**Directive**
Starting at the first line of the data below, write out each line exactly until you reach the line containing "return group(posts)", and include that line too.

**Source excerpt**
# # # # #

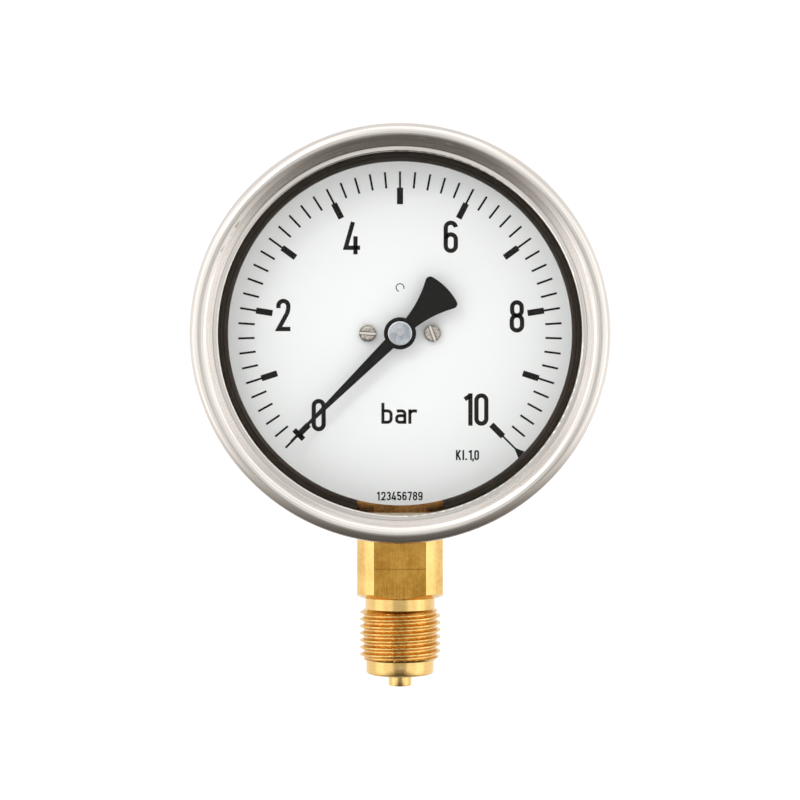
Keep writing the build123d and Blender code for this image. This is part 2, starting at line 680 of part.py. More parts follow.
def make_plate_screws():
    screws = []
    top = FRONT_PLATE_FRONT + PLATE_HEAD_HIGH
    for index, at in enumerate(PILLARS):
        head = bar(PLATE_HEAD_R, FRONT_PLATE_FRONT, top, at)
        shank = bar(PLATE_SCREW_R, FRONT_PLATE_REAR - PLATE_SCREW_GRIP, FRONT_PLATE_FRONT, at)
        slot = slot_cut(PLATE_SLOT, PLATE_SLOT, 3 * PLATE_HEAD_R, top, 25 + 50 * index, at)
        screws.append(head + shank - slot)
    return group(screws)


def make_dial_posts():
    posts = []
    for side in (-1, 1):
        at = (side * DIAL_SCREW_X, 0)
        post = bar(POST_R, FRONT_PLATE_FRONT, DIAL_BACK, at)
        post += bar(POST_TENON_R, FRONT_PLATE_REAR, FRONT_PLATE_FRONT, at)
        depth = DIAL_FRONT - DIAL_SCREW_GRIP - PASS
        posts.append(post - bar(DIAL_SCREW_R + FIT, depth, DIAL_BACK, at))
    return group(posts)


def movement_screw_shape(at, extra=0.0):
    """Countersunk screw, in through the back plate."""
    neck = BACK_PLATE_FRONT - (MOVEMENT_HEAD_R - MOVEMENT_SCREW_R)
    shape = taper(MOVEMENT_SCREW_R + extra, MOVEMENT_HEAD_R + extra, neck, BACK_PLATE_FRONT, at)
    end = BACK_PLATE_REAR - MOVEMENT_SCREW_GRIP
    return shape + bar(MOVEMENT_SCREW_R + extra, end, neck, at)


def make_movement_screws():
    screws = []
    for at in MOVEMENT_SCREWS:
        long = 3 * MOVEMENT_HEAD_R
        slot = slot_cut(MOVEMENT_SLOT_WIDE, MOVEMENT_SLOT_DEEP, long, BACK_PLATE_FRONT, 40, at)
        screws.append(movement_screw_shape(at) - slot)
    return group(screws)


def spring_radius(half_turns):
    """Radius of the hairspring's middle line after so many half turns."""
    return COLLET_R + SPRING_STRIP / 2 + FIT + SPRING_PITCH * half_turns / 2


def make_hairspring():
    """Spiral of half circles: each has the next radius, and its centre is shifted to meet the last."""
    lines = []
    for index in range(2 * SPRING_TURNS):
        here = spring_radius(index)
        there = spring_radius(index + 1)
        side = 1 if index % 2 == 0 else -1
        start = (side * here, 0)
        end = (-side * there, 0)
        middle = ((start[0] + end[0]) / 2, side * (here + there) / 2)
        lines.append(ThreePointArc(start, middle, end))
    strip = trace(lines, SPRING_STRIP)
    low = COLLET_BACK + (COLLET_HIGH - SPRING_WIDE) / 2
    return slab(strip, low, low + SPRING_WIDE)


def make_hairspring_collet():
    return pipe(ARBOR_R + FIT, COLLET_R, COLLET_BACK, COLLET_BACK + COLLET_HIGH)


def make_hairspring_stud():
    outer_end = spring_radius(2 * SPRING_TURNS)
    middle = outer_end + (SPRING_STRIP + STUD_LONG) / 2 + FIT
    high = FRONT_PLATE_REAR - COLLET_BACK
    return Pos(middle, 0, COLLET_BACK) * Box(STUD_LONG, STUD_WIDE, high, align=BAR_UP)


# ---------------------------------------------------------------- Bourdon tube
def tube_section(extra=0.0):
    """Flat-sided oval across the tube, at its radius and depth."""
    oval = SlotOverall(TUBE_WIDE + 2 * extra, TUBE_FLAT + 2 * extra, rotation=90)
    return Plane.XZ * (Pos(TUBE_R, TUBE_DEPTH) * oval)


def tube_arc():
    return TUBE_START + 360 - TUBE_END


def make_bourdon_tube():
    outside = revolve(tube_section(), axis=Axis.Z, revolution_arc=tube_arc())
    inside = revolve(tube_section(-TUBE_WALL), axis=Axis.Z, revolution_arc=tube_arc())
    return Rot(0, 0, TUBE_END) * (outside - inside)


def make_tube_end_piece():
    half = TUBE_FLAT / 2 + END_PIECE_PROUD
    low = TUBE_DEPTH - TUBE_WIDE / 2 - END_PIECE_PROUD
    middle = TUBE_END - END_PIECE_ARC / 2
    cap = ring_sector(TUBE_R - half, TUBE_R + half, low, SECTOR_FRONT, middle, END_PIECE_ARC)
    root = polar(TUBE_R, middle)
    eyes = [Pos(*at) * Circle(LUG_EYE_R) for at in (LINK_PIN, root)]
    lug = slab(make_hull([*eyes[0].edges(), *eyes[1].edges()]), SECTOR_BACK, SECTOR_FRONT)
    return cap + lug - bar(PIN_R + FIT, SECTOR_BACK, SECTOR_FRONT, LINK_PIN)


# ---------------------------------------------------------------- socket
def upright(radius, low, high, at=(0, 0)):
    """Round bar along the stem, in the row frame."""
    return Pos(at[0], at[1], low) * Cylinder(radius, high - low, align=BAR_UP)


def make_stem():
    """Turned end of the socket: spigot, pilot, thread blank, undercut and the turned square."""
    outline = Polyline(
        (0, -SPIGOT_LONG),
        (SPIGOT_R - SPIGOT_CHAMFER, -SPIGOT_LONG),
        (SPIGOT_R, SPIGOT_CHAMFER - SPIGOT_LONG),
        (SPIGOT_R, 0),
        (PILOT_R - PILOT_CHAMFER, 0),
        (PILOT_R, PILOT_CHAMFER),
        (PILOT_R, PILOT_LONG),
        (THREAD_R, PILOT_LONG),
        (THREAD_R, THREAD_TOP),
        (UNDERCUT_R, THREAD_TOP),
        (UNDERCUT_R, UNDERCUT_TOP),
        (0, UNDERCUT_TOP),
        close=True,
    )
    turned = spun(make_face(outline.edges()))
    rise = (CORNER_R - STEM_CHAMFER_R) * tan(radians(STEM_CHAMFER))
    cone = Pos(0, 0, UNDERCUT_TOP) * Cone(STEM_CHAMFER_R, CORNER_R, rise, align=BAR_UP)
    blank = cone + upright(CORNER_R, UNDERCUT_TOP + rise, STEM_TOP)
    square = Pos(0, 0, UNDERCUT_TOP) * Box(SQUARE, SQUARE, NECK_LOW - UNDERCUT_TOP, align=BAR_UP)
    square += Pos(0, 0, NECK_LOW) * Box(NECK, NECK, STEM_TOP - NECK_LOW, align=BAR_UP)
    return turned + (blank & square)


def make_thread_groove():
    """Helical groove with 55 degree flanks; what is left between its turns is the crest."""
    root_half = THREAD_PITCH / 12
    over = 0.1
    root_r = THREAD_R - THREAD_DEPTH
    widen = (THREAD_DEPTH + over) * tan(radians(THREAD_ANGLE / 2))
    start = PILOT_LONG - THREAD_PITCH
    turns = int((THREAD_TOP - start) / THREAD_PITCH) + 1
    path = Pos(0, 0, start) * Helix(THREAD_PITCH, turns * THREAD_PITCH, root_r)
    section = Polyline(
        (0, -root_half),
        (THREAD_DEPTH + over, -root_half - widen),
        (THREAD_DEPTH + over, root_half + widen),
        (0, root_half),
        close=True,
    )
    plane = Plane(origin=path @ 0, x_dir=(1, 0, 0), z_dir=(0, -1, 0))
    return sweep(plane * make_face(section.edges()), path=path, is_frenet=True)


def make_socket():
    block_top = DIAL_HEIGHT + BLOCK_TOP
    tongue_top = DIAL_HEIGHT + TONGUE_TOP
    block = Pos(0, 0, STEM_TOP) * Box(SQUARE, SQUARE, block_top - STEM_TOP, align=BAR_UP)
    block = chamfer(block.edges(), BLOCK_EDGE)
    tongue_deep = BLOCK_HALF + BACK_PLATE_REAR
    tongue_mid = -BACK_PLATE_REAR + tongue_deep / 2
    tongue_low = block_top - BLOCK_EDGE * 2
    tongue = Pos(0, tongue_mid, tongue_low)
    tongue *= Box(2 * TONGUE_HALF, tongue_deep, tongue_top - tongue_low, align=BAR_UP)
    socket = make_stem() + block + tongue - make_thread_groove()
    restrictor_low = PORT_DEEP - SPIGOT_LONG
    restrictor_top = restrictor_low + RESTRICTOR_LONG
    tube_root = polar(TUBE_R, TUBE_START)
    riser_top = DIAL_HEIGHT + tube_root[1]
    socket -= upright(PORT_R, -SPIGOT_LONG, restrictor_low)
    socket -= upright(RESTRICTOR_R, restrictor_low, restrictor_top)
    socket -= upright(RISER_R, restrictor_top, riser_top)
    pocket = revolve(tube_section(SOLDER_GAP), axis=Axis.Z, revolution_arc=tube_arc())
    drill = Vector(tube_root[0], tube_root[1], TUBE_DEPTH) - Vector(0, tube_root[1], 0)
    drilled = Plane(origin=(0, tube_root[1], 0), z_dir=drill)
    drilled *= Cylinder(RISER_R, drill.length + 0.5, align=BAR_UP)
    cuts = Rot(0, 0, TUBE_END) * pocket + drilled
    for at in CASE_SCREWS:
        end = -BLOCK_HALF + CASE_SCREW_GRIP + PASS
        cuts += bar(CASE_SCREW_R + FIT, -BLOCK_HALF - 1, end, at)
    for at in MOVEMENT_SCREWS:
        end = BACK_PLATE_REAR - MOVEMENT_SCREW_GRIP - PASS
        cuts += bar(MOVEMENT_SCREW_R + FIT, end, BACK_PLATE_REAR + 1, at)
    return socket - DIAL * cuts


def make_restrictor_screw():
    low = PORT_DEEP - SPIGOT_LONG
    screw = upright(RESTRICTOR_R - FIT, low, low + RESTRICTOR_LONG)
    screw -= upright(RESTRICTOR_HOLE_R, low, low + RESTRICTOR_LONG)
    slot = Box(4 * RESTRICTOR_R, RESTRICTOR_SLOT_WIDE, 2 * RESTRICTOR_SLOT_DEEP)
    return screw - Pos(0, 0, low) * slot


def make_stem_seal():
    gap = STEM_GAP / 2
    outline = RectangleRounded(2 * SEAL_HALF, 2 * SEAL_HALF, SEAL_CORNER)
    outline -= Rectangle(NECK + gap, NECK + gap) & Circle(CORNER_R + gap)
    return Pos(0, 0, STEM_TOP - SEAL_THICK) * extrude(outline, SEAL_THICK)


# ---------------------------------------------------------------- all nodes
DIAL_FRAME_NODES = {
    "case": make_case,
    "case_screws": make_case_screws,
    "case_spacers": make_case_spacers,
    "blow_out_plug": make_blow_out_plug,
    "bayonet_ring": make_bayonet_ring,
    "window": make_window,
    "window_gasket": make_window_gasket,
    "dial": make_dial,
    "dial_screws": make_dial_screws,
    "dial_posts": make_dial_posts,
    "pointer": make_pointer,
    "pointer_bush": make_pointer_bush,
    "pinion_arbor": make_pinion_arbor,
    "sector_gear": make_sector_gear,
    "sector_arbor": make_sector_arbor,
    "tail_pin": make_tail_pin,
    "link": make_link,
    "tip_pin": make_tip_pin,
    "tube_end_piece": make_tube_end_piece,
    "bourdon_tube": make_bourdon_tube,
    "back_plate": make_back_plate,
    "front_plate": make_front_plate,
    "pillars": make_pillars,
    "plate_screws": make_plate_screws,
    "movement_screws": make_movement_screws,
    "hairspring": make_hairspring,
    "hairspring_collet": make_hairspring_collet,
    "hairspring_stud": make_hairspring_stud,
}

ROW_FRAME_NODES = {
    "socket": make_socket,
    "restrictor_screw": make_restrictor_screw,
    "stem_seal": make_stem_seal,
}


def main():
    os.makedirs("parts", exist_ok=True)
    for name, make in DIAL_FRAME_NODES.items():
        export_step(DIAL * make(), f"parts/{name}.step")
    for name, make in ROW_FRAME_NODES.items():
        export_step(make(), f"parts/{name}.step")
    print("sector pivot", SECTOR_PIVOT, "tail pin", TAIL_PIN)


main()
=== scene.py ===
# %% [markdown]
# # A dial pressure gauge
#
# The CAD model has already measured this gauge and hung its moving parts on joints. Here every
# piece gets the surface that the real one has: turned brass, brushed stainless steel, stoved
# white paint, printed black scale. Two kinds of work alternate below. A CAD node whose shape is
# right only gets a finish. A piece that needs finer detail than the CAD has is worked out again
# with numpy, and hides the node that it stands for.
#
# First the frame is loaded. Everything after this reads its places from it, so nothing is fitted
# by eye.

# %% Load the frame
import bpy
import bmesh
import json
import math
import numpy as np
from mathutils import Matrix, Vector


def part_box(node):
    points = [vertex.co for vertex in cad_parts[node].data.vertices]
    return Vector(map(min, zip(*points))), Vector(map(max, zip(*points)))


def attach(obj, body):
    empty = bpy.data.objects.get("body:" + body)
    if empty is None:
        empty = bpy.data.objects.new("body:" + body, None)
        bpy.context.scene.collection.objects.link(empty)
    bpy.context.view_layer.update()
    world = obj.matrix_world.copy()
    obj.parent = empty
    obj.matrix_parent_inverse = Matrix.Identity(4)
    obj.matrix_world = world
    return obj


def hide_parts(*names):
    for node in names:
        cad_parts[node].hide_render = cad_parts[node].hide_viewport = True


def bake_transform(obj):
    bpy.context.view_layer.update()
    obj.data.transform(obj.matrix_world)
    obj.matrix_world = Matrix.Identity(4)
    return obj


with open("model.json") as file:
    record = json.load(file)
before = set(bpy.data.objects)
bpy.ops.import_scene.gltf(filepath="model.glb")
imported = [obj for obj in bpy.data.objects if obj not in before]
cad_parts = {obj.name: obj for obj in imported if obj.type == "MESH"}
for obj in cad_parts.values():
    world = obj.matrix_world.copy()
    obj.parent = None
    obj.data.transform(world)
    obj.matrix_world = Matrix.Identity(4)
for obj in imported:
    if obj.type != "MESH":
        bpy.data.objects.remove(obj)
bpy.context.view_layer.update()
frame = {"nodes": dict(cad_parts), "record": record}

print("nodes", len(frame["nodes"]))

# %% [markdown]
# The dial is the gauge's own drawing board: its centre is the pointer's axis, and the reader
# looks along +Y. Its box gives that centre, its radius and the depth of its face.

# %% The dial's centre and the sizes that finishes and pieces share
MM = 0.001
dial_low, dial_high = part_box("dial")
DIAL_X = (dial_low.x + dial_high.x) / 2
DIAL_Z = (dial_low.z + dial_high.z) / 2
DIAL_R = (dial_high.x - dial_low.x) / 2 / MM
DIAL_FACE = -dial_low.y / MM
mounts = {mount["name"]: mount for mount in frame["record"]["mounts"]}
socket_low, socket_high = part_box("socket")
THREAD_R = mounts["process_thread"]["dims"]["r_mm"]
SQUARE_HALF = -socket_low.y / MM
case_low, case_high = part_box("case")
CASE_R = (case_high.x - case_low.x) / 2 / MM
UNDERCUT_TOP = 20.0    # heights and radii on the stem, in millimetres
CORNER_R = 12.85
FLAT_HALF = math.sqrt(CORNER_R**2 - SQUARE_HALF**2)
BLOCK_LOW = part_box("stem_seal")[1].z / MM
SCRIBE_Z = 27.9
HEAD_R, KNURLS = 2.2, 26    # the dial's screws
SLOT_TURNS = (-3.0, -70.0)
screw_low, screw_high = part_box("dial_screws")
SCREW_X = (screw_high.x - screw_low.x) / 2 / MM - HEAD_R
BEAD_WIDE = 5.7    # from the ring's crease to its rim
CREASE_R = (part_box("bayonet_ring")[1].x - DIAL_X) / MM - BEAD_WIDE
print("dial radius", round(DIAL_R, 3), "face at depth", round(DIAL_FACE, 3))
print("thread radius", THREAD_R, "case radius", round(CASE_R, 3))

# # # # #

**Task solution**
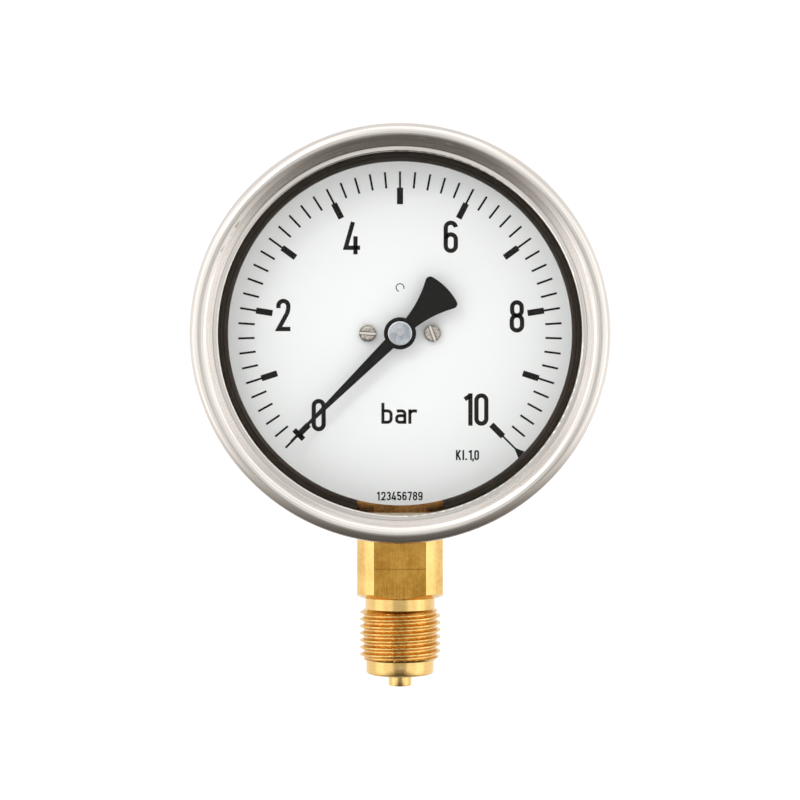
Keep writing the build123d and Blender code for this image. This is part 2, starting at line 680 of part.py. More parts follow.
def make_plate_screws():
    screws = []
    top = FRONT_PLATE_FRONT + PLATE_HEAD_HIGH
    for index, at in enumerate(PILLARS):
        head = bar(PLATE_HEAD_R, FRONT_PLATE_FRONT, top, at)
        shank = bar(PLATE_SCREW_R, FRONT_PLATE_REAR - PLATE_SCREW_GRIP, FRONT_PLATE_FRONT, at)
        slot = slot_cut(PLATE_SLOT, PLATE_SLOT, 3 * PLATE_HEAD_R, top, 25 + 50 * index, at)
        screws.append(head + shank - slot)
    return group(screws)


def make_dial_posts():
    posts = []
    for side in (-1, 1):
        at = (side * DIAL_SCREW_X, 0)
        post = bar(POST_R, FRONT_PLATE_FRONT, DIAL_BACK, at)
        post += bar(POST_TENON_R, FRONT_PLATE_REAR, FRONT_PLATE_FRONT, at)
        depth = DIAL_FRONT - DIAL_SCREW_GRIP - PASS
        posts.append(post - bar(DIAL_SCREW_R + FIT, depth, DIAL_BACK, at))
    return group(posts)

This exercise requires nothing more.